Data excerpts
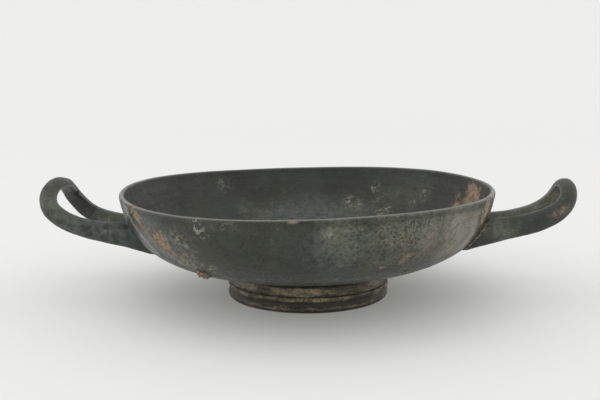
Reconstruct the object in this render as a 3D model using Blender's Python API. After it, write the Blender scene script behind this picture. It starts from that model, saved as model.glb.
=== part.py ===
# Low stemless drinking cup of black-slipped clay: a shallow turned bowl on a moulded ring foot,
# with two pulled loop handles that rise outwards and turn up.
# Metres, +Z up, +X along the handles. The origin is the centre of the foot on the surface
# that the cup stands on. Bowl, foot and handles were fired as one, so they are one solid.
import math
import bpy
import bmesh
from mathutils import Matrix, Vector

NODE_NAME = "kylix_cup"
MM = 0.001

# Bowl
RIM_RADIUS = 92.5 * MM
RIM_HEIGHT = 53.3 * MM
LIP_THICKNESS = 2.6 * MM
WALL_THICKNESS = 3.3 * MM
BOWL_BASE_THICKNESS = 3.9 * MM
FLOOR_THICKNESS = 6.0 * MM
# The outer wall falls steeply from the lip and runs out nearly level over the foot
WALL_ANGLE_AT_LIP = math.radians(75.8)
WALL_ANGLE_AT_FOOT = math.radians(6.3)
LIP_PULL = 0.40
FOOT_PULL = 0.85
# Shares of the way down the wall: where it reaches its full thickness below the lip, and where
# it starts to thicken again towards the foot
LIP_TAPER = 0.22
BASE_TAPER_START = 0.5

# Foot, from the resting surface up
FOOT_RADIUS = 39.7 * MM
FOOT_RING_WIDTH = 6.2 * MM
FOOT_EDGE_ROUND = 1.0 * MM
FOOT_BASE_HEIGHT = 1.7 * MM
FOOT_STEP_HEIGHT = 0.8 * MM
FOOT_HOLLOW_HEIGHT = 2.9 * MM
FOOT_ROLL_HEIGHT = 1.9 * MM
FOOT_GROOVE_WIDTH = 0.6 * MM
FOOT_BAND_HEIGHT = 4.3 * MM
FOOT_SHOULDER_HEIGHT = 1.5 * MM
FOOT_STEP_SWELL = 0.3 * MM
FOOT_HOLLOW_DEPTH = 0.5 * MM
FOOT_ROLL_SWELL = 0.3 * MM
FOOT_GROOVE_DEPTH = 0.5 * MM
FOOT_BAND_FLARE = 0.5 * MM
FOOT_SHOULDER_INSET = 1.8 * MM
# Underside of the foot: a sloping inner face, a round corner and a slight boss in the middle
RECESS_SLOPE = 2.0 * MM
RECESS_CORNER = 2.4 * MM
BOSS_RADIUS = 9.0 * MM
BOSS_DROP = 0.7 * MM
BOSS_ROUNDING = 0.7

# The bowl was set on its foot a little out of level, and its lip waves in and out of true
LEAN_ALONG_HANDLES = 0.0102
LEAN_FRONT_TO_BACK = -0.0073
LIP_WAVE_TWO = 0.50 * MM
LIP_WAVE_THREE = 0.45 * MM
LIP_WAVE_BEARING = math.radians(160)
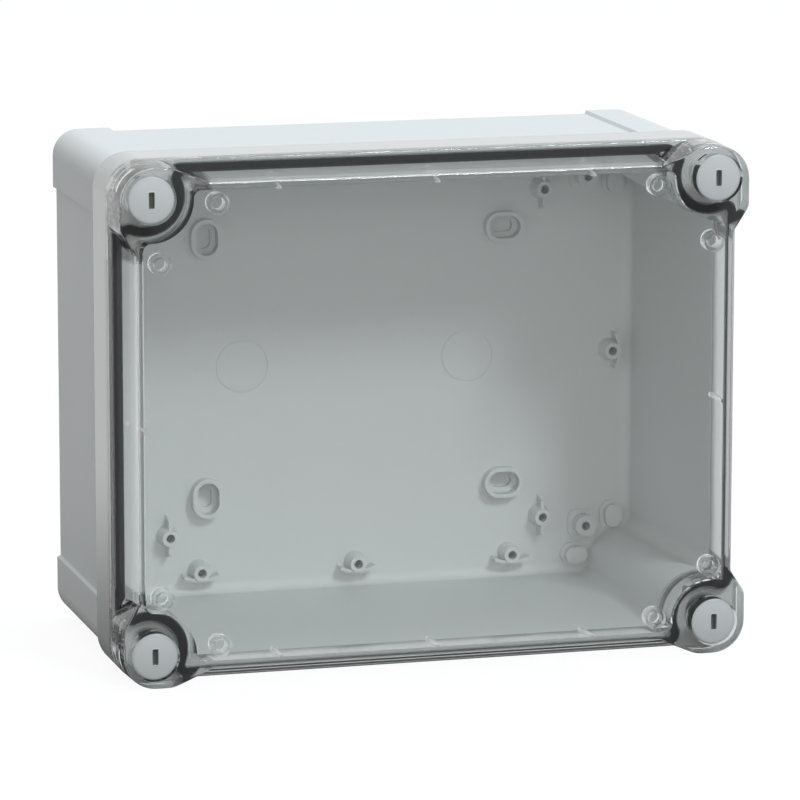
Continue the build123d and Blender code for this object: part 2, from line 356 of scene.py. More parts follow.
@dataclass(frozen=True)
class SkinPattern:
    """What every moulded or rubber skin shares, as one shader group.

    Fine grain is a noise at the grain's own scale. Flow is a slow noise, as left by the melt. Dust is a
    slow noise raised to a power, so that it gathers in patches. Colour is the input colour times one plus
    flow, paled by dust. Roughness is the input roughness plus shares of flow and dust. Height is grain plus
    a share of flow.
    """

    grain_detail: float = 3.0
    flow_scale: float = 14.0
    flow_detail: float = 2.0
    flow_roughness: float = 0.12
    flow_height: float = 0.6
    dust_scale: float = 38.0
    dust_detail: float = 6.0
    dust_layers: float = 0.62
    dust_power: float = 3.0
    dust_roughness: float = 0.5
    dust_colour: tuple[float, float, float] = (0.62, 0.61, 0.58)

    def sockets(self, group: bpy.types.NodeTree) -> None:
        """Name the group's inputs and outputs.

        Args:
            group: the empty group.
        """
        face = group.interface
        face.new_socket("Vector", in_out="INPUT", socket_type="NodeSocketVector")
        face.new_socket("Colour", in_out="INPUT", socket_type="NodeSocketColor")
        for label in ("Roughness", "Grain Scale", "Flow", "Dust"):
            face.new_socket(label, in_out="INPUT", socket_type="NodeSocketFloat")
        face.new_socket("Colour", in_out="OUTPUT", socket_type="NodeSocketColor")
        for label in ("Roughness", "Height"):
            face.new_socket(label, in_out="OUTPUT", socket_type="NodeSocketFloat")

    def build(self) -> bpy.types.NodeTree:
        """Make the group.

        Returns:
            The group, with named inputs and outputs.
        """
        group = bpy.data.node_groups.new("moulded_skin", "ShaderNodeTree")
        self.sockets(group)
        tree = Tree(group)
        given = group.nodes.new("NodeGroupInput")
        out = group.nodes.new("NodeGroupOutput")
        vector = given.outputs["Vector"]

        grain = tree.add("TexNoise")
        tree.join(vector, grain.inputs["Vector"])
        tree.join(given.outputs["Grain Scale"], grain.inputs["Scale"])
        grain.inputs["Detail"].default_value = self.grain_detail
        flow = tree.math("SUBTRACT", tree.noise(vector, self.flow_scale, self.flow_detail), 0.5)
        cloud = tree.noise(vector, self.dust_scale, self.dust_detail, self.dust_layers)
        patch = tree.math("POWER", cloud, self.dust_power)
        dust = tree.math("MULTIPLY", patch, given.outputs["Dust"])

        shade = tree.math("MULTIPLY_ADD", flow, given.outputs["Flow"], 1.0)
        pale = tree.add("Mix", data_type="RGBA")
        tree.join(dust, pale.inputs["Factor"])
        tree.join(tree.scaled(given.outputs["Colour"], shade), pale.inputs["A"])
        pale.inputs["B"].default_value = (*self.dust_colour, 1.0)
        tree.join(pale.outputs["Result"], out.inputs["Colour"])

        rough = tree.math("MULTIPLY_ADD", flow, self.flow_roughness, given.outputs["Roughness"])
        tree.join(tree.math("MULTIPLY_ADD", dust, self.dust_roughness, rough), out.inputs["Roughness"])
        height = tree.math("MULTIPLY_ADD", flow, self.flow_height, grain.outputs["Fac"])
        tree.join(height, out.inputs["Height"])
        return group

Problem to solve
Exactly as written above, please repeat the entries.

The output
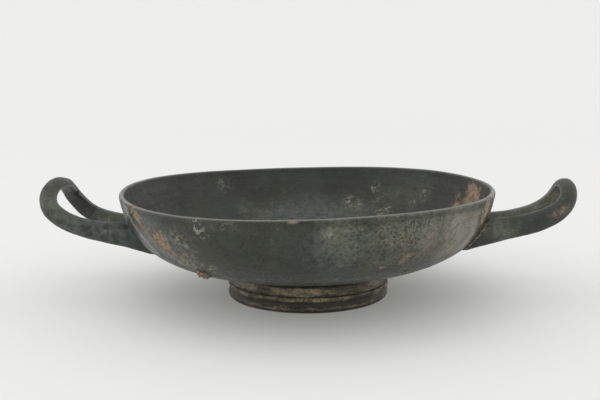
Reconstruct the object in this render as a 3D model using Blender's Python API. After it, write the Blender scene script behind this picture. It starts from that model, saved as model.glb.
=== part.py ===
# Low stemless drinking cup of black-slipped clay: a shallow turned bowl on a moulded ring foot,
# with two pulled loop handles that rise outwards and turn up.
# Metres, +Z up, +X along the handles. The origin is the centre of the foot on the surface
# that the cup stands on. Bowl, foot and handles were fired as one, so they are one solid.
import math
import bpy
import bmesh
from mathutils import Matrix, Vector

NODE_NAME = "kylix_cup"
MM = 0.001

# Bowl
RIM_RADIUS = 92.5 * MM
RIM_HEIGHT = 53.3 * MM
LIP_THICKNESS = 2.6 * MM
WALL_THICKNESS = 3.3 * MM
BOWL_BASE_THICKNESS = 3.9 * MM
FLOOR_THICKNESS = 6.0 * MM
# The outer wall falls steeply from the lip and runs out nearly level over the foot
WALL_ANGLE_AT_LIP = math.radians(75.8)
WALL_ANGLE_AT_FOOT = math.radians(6.3)
LIP_PULL = 0.40
FOOT_PULL = 0.85
# Shares of the way down the wall: where it reaches its full thickness below the lip, and where
# it starts to thicken again towards the foot
LIP_TAPER = 0.22
BASE_TAPER_START = 0.5

# Foot, from the resting surface up
FOOT_RADIUS = 39.7 * MM
FOOT_RING_WIDTH = 6.2 * MM
FOOT_EDGE_ROUND = 1.0 * MM
FOOT_BASE_HEIGHT = 1.7 * MM
FOOT_STEP_HEIGHT = 0.8 * MM
FOOT_HOLLOW_HEIGHT = 2.9 * MM
FOOT_ROLL_HEIGHT = 1.9 * MM
FOOT_GROOVE_WIDTH = 0.6 * MM
FOOT_BAND_HEIGHT = 4.3 * MM
FOOT_SHOULDER_HEIGHT = 1.5 * MM
FOOT_STEP_SWELL = 0.3 * MM
FOOT_HOLLOW_DEPTH = 0.5 * MM
FOOT_ROLL_SWELL = 0.3 * MM
FOOT_GROOVE_DEPTH = 0.5 * MM
FOOT_BAND_FLARE = 0.5 * MM
FOOT_SHOULDER_INSET = 1.8 * MM
# Underside of the foot: a sloping inner face, a round corner and a slight boss in the middle
RECESS_SLOPE = 2.0 * MM
RECESS_CORNER = 2.4 * MM
BOSS_RADIUS = 9.0 * MM
BOSS_DROP = 0.7 * MM
BOSS_ROUNDING = 0.7

# The bowl was set on its foot a little out of level, and its lip waves in and out of true
LEAN_ALONG_HANDLES = 0.0102
LEAN_FRONT_TO_BACK = -0.0073
LIP_WAVE_TWO = 0.50 * MM
LIP_WAVE_THREE = 0.45 * MM
LIP_WAVE_BEARING = math.radians(160)
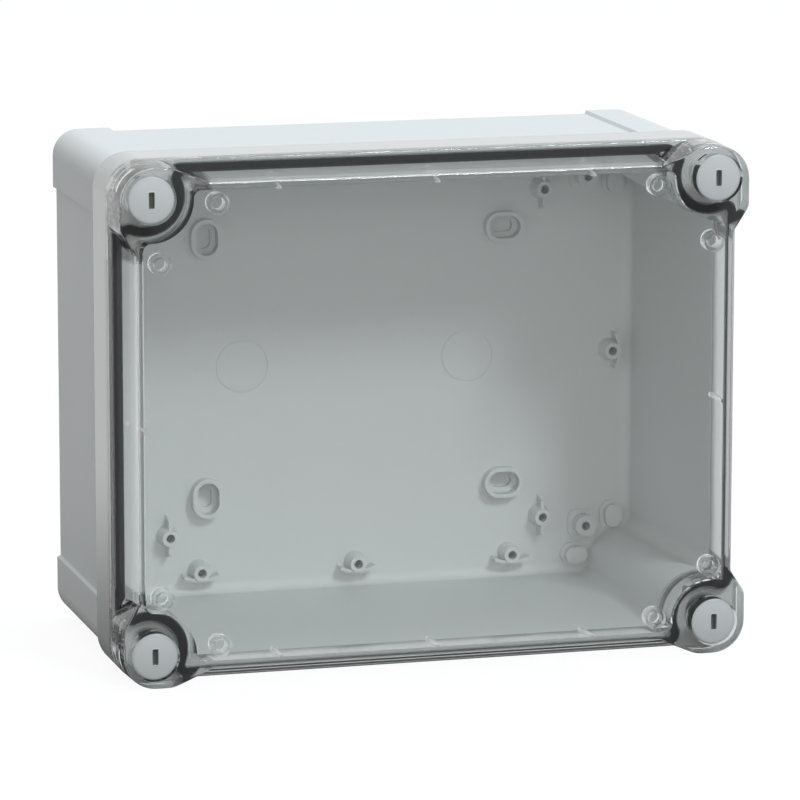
Continue the build123d and Blender code for this object: part 2, from line 356 of scene.py. More parts follow.
@dataclass(frozen=True)
class SkinPattern:
    """What every moulded or rubber skin shares, as one shader group.

    Fine grain is a noise at the grain's own scale. Flow is a slow noise, as left by the melt. Dust is a
    slow noise raised to a power, so that it gathers in patches. Colour is the input colour times one plus
    flow, paled by dust. Roughness is the input roughness plus shares of flow and dust. Height is grain plus
    a share of flow.
    """

    grain_detail: float = 3.0
    flow_scale: float = 14.0
    flow_detail: float = 2.0
    flow_roughness: float = 0.12
    flow_height: float = 0.6
    dust_scale: float = 38.0
    dust_detail: float = 6.0
    dust_layers: float = 0.62
    dust_power: float = 3.0
    dust_roughness: float = 0.5
    dust_colour: tuple[float, float, float] = (0.62, 0.61, 0.58)

    def sockets(self, group: bpy.types.NodeTree) -> None:
        """Name the group's inputs and outputs.

        Args:
            group: the empty group.
        """
        face = group.interface
        face.new_socket("Vector", in_out="INPUT", socket_type="NodeSocketVector")
        face.new_socket("Colour", in_out="INPUT", socket_type="NodeSocketColor")
        for label in ("Roughness", "Grain Scale", "Flow", "Dust"):
            face.new_socket(label, in_out="INPUT", socket_type="NodeSocketFloat")
        face.new_socket("Colour", in_out="OUTPUT", socket_type="NodeSocketColor")
        for label in ("Roughness", "Height"):
            face.new_socket(label, in_out="OUTPUT", socket_type="NodeSocketFloat")

    def build(self) -> bpy.types.NodeTree:
        """Make the group.

        Returns:
            The group, with named inputs and outputs.
        """
        group = bpy.data.node_groups.new("moulded_skin", "ShaderNodeTree")
        self.sockets(group)
        tree = Tree(group)
        given = group.nodes.new("NodeGroupInput")
        out = group.nodes.new("NodeGroupOutput")
        vector = given.outputs["Vector"]

        grain = tree.add("TexNoise")
        tree.join(vector, grain.inputs["Vector"])
        tree.join(given.outputs["Grain Scale"], grain.inputs["Scale"])
        grain.inputs["Detail"].default_value = self.grain_detail
        flow = tree.math("SUBTRACT", tree.noise(vector, self.flow_scale, self.flow_detail), 0.5)
        cloud = tree.noise(vector, self.dust_scale, self.dust_detail, self.dust_layers)
        patch = tree.math("POWER", cloud, self.dust_power)
        dust = tree.math("MULTIPLY", patch, given.outputs["Dust"])

        shade = tree.math("MULTIPLY_ADD", flow, given.outputs["Flow"], 1.0)
        pale = tree.add("Mix", data_type="RGBA")
        tree.join(dust, pale.inputs["Factor"])
        tree.join(tree.scaled(given.outputs["Colour"], shade), pale.inputs["A"])
        pale.inputs["B"].default_value = (*self.dust_colour, 1.0)
        tree.join(pale.outputs["Result"], out.inputs["Colour"])

        rough = tree.math("MULTIPLY_ADD", flow, self.flow_roughness, given.outputs["Roughness"])
        tree.join(tree.math("MULTIPLY_ADD", dust, self.dust_roughness, rough), out.inputs["Roughness"])
        height = tree.math("MULTIPLY_ADD", flow, self.flow_height, grain.outputs["Fac"])
        tree.join(height, out.inputs["Height"])
        return group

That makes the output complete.